Operational checklist for agency leaders:

  • Standard brief templates per service line
  • Shared QA checklists per deliverable type
  • Centralized asset libraries and brand kits per client
  • Ticket-based intake with SLAs
  • One onshore owner per pod to protect client experience

This structure supports white-label delivery without turning your agency into a project-management treadmill.

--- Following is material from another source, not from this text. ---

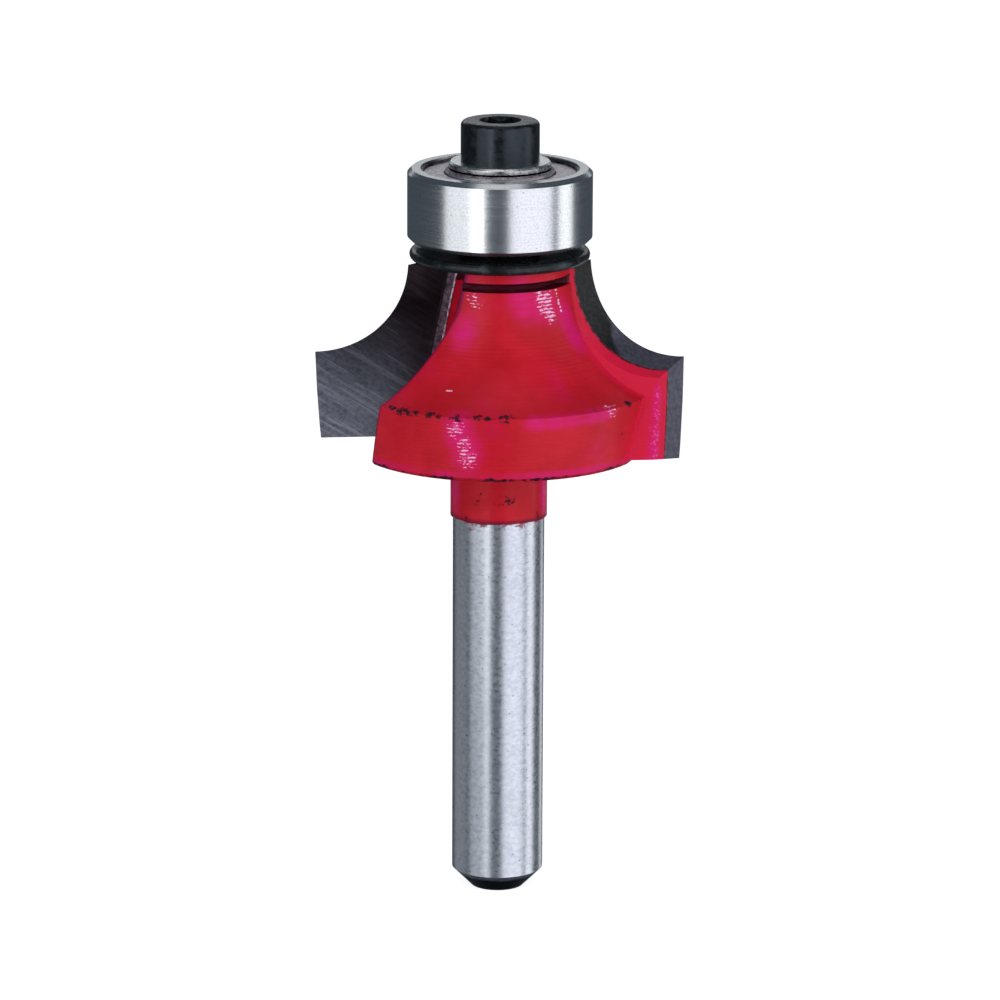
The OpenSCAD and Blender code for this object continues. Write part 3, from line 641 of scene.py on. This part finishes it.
# ---------------------------------------------------------------- braze beads
def bead_tree():
    """Lumpy bead along a straight line between two points, as a node group with named inputs."""
    tree = bpy.data.node_groups.new("braze_bead", "GeometryNodeTree")
    face = tree.interface
    face.new_socket("Geometry", in_out="INPUT", socket_type="NodeSocketGeometry")
    face.new_socket("Geometry", in_out="OUTPUT", socket_type="NodeSocketGeometry")
    for name in ("Start", "End"):
        face.new_socket(name, in_out="INPUT", socket_type="NodeSocketVector")
    for name in ("Thickness", "Wander", "Lump size"):
        face.new_socket(name, in_out="INPUT", socket_type="NodeSocketFloat")
    face.new_socket("Metal", in_out="INPUT", socket_type="NodeSocketMaterial")

    def add(kind, **settings):
        made = tree.nodes.new(kind)
        for key, value in settings.items():
            setattr(made, key, value)
        return made

    def join(source, target):
        tree.links.new(source, target)

    given, result = add("NodeGroupInput").outputs, add("NodeGroupOutput").inputs
    line = add("GeometryNodeCurvePrimitiveLine")
    join(given["Start"], line.inputs["Start"])
    join(given["End"], line.inputs["End"])
    points = add("GeometryNodeResampleCurve")
    points.inputs["Count"].default_value = BEAD_POINTS
    join(line.outputs["Curve"], points.inputs["Curve"])

    # Sideways wander of the line, and a thickness that swells and shrinks along it
    shift = add("ShaderNodeTexNoise", noise_dimensions="3D")
    join(given["Lump size"], shift.inputs["Scale"])
    centred = add("ShaderNodeVectorMath", operation="SUBTRACT")
    join(shift.outputs["Color"], centred.inputs[0])
    centred.inputs[1].default_value = (0.5, 0.5, 0.5)
    scaled = add("ShaderNodeVectorMath", operation="SCALE")
    join(centred.outputs[0], scaled.inputs[0])
    join(given["Wander"], scaled.inputs["Scale"])
    moved = add("GeometryNodeSetPosition")
    join(points.outputs["Curve"], moved.inputs["Geometry"])
    join(scaled.outputs[0], moved.inputs["Offset"])
    lumps = add("ShaderNodeTexNoise", noise_dimensions="3D")
    double = add("ShaderNodeMath", operation="MULTIPLY")
    join(given["Lump size"], double.inputs[0])
    double.inputs[1].default_value = 2.3
    join(double.outputs[0], lumps.inputs["Scale"])
    swell = add("ShaderNodeMapRange")
    join(lumps.outputs["Fac"], swell.inputs["Value"])
    swell.inputs["From Min"].default_value = 0.3
    swell.inputs["From Max"].default_value = 0.7
    swell.inputs["To Min"].default_value = 0.45
    swell.inputs["To Max"].default_value = 1.3

    ring = add("GeometryNodeCurvePrimitiveCircle")
    ring.inputs["Resolution"].default_value = BEAD_SIDES
    join(given["Thickness"], ring.inputs["Radius"])
    tube = add("GeometryNodeCurveToMesh")
    join(moved.outputs["Geometry"], tube.inputs["Curve"])
    join(ring.outputs["Curve"], tube.inputs["Profile Curve"])
    join(swell.outputs["Result"], tube.inputs["Scale"])
    tube.inputs["Fill Caps"].default_value = True
    smooth = add("GeometryNodeSetShadeSmooth")
    join(tube.outputs["Mesh"], smooth.inputs["Geometry"])
    real = add("GeometryNodeRealizeInstances")
    join(smooth.outputs["Geometry"], real.inputs["Geometry"])
    coat = add("GeometryNodeSetMaterial")
    join(real.outputs["Geometry"], coat.inputs["Geometry"])
    join(given["Metal"], coat.inputs["Material"])
    join(coat.outputs["Geometry"], result["Geometry"])
    return tree


def braze_bead(name, wing, material):
    """Bead of braze that was squeezed out along the inner edge of a tip, on the rake face."""
    place = wing_frame(wing)
    base = bpy.data.objects.new(name, bpy.data.meshes.new(name))
    bpy.context.scene.collection.objects.link(base)
    bead = base.modifiers.new("bead", "NODES")
    bead.node_group = TREE
    values = {
        "Start": place @ Vector((BEAD_X, 0, BEAD_LOW)),
        "End": place @ Vector((BEAD_X, 0, BEAD_TOP)),
        "Thickness": BEAD_THICK,
        "Wander": BEAD_WANDER,
        "Lump size": 900.0,
        "Metal": material,
    }
    for item in TREE.interface.items_tree:
        if item.in_out == "INPUT" and item.name in values:
            bead[item.identifier] = values[item.name]
    base.update_tag()
    graph = bpy.context.evaluated_depsgraph_get()
    mesh = bpy.data.meshes.new_from_object(base.evaluated_get(graph))
    base.modifiers.clear()
    base.data = mesh
    mesh.name = name
    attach(base, "tool")


TREE = bead_tree()
for wing, side in enumerate(("right", "left")):
    braze_bead(f"braze_bead_{side}", wing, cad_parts[f"braze_{side}"].data.materials[0])


# ---------------------------------------------------------------- camera
def look(eye, target, roll):
    """Camera turn that looks from eye to target, with Z up, then rolled about its own axis."""
    gaze = (Vector(target) - Vector(eye)).normalized()
    right = gaze.cross(Vector((0, 0, 1))).normalized()
    up = right.cross(gaze)
    turn = Matrix((right, up, -gaze)).transposed()
    return turn @ Matrix.Rotation(roll, 3, "Z")


def set_camera():
    height = math.radians(CAMERA_HEIGHT)
    target = Vector(CAMERA_AIM)
    eye = target + CAMERA_DISTANCE * Vector((0, -math.cos(height), math.sin(height)))
    turn = look(eye, target, math.radians(CAMERA_ROLL))
    data = bpy.data.cameras.new("camera")
    data.sensor_width = SENSOR
    data.lens = FOCAL_PIXELS / PICTURE_PIXELS * SENSOR
    data.clip_start, data.clip_end = 0.01, 20
    camera = bpy.data.objects.new("camera", data)
    camera.matrix_world = Matrix.Translation(eye) @ turn.to_4x4()
    bpy.context.scene.collection.objects.link(camera)
    bpy.context.scene.camera = camera


# ---------------------------------------------------------------- studio
def backdrop():
    """White floor that runs on under the camera and rises in one curve behind the tool."""
    mesh = bpy.data.meshes.new("backdrop")
    rows = []
    for i in range(BEND_STEPS + 1):
        a = math.pi / 2 * i / BEND_STEPS
        rows.append((BEND_START + BEND * math.sin(a), BEND - BEND * math.cos(a)))
    line = [(-REACH, 0.0)] + rows + [(BEND_START + BEND, WALL_TOP)]
    verts = [(x, y, z) for y, z in line for x in (-HALF_WIDTH, HALF_WIDTH)]
    faces = [(2 * i, 2 * i + 1, 2 * i + 3, 2 * i + 2) for i in range(len(line) - 1)]
    mesh.from_pydata(verts, [], faces)
    mesh.polygons.foreach_set("use_smooth", [True] * len(faces))
    f = Finish("backdrop", (0.9, 0.9, 0.9), 0, 0.8)
    f.shader.inputs["Specular IOR Level"].default_value = 0.1
    f.shader.inputs["Emission Color"].default_value = (1, 1, 1, 1)
    f.shader.inputs["Emission Strength"].default_value = 0.78
    mesh.materials.append(f.material)
    made = bpy.data.objects.new("backdrop", mesh)
    made.visible_glossy = made.visible_shadow = made.visible_diffuse = False
    bpy.context.scene.collection.objects.link(made)


def soft_light(name, turn, level, reach, size, glow, colour=(1, 1, 1)):
    """Upright soft box that faces the spindle axis. The values are those of SOFT_BOXES."""
    aim = Vector((0, 0, level * MM))
    turn = math.radians(turn)
    place_light(name, aim + reach * Vector((math.sin(turn), -math.cos(turn), 0)), aim, size, glow, colour)


def place_light(name, place, aim, size, glow, colour=(1, 1, 1)):
    """Rectangular light whose energy grows with its area, so that glow is the same for every size."""
    data = bpy.data.lights.new(name, "AREA")
    data.shape = "RECTANGLE"
    data.size, data.size_y = size
    data.energy = glow * math.pi * size[0] * size[1]
    data.color = colour
    made = bpy.data.objects.new(name, data)
    made.matrix_world = Matrix.Translation(place) @ look(place, aim, 0).to_4x4()
    bpy.context.scene.collection.objects.link(made)


def studio():
    for name, values in SOFT_BOXES.items():
        soft_light(name, *values)
    aim = Vector(CUTTER_MIDDLE)
    for name, (away, size, glow) in FREE_LIGHTS.items():
        place_light(name, aim + Vector(away), aim, size, glow)
    world = bpy.data.worlds.new("studio")
    world.use_nodes = True
    ground = world.node_tree.nodes["Background"]
    ground.inputs["Color"].default_value = SKY
    ground.inputs["Strength"].default_value = SKY_STRENGTH
    bpy.context.scene.world = world
    view = bpy.context.scene.view_settings
    view.view_transform = "Standard"
    view.look = "None"


set_camera()
backdrop()
studio()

We help founders, VPs of Marketing, CMOs, and agency executives design and launch hybrid teams that combine onshore leadership with offshore execution, built around pods, KPIs, and real governance. If you’re pressure-testing your 2026 marketing plan and want a clear headcount model (plus which roles to offshore first), we can map your goals to capacity and propose a low-risk rollout that protects quality and security.

Frequently Asked Questions

Why is offshore marketing talent key for growth in 2026?

It helps companies scale capacity quickly, control costs, and access specialized skills needed to execute faster in a competitive market.

What marketing roles are best to hire offshore in 2026?

Common high-ROI roles include paid media specialists, SEO writers, designers, marketing ops/automation, SDR support, and analytics reporting.

How do you maintain quality when working with an offshore marketing team?

Use clear SOPs, defined KPIs, brand guidelines, review checkpoints, and a single accountable lead to manage delivery and feedback loops.

How does offshore hiring reduce marketing costs without hurting performance?

You can hire experienced specialists at more efficient rates, allocate budget to strategy and media spend, and run more tests with the same budget.

What’s the best way to onboard offshore marketers for 2026 planning?

Start with a 30-60-90 day plan, access to tools and assets, a prioritized backlog, sample “gold standard” deliverables, and weekly performance reviews.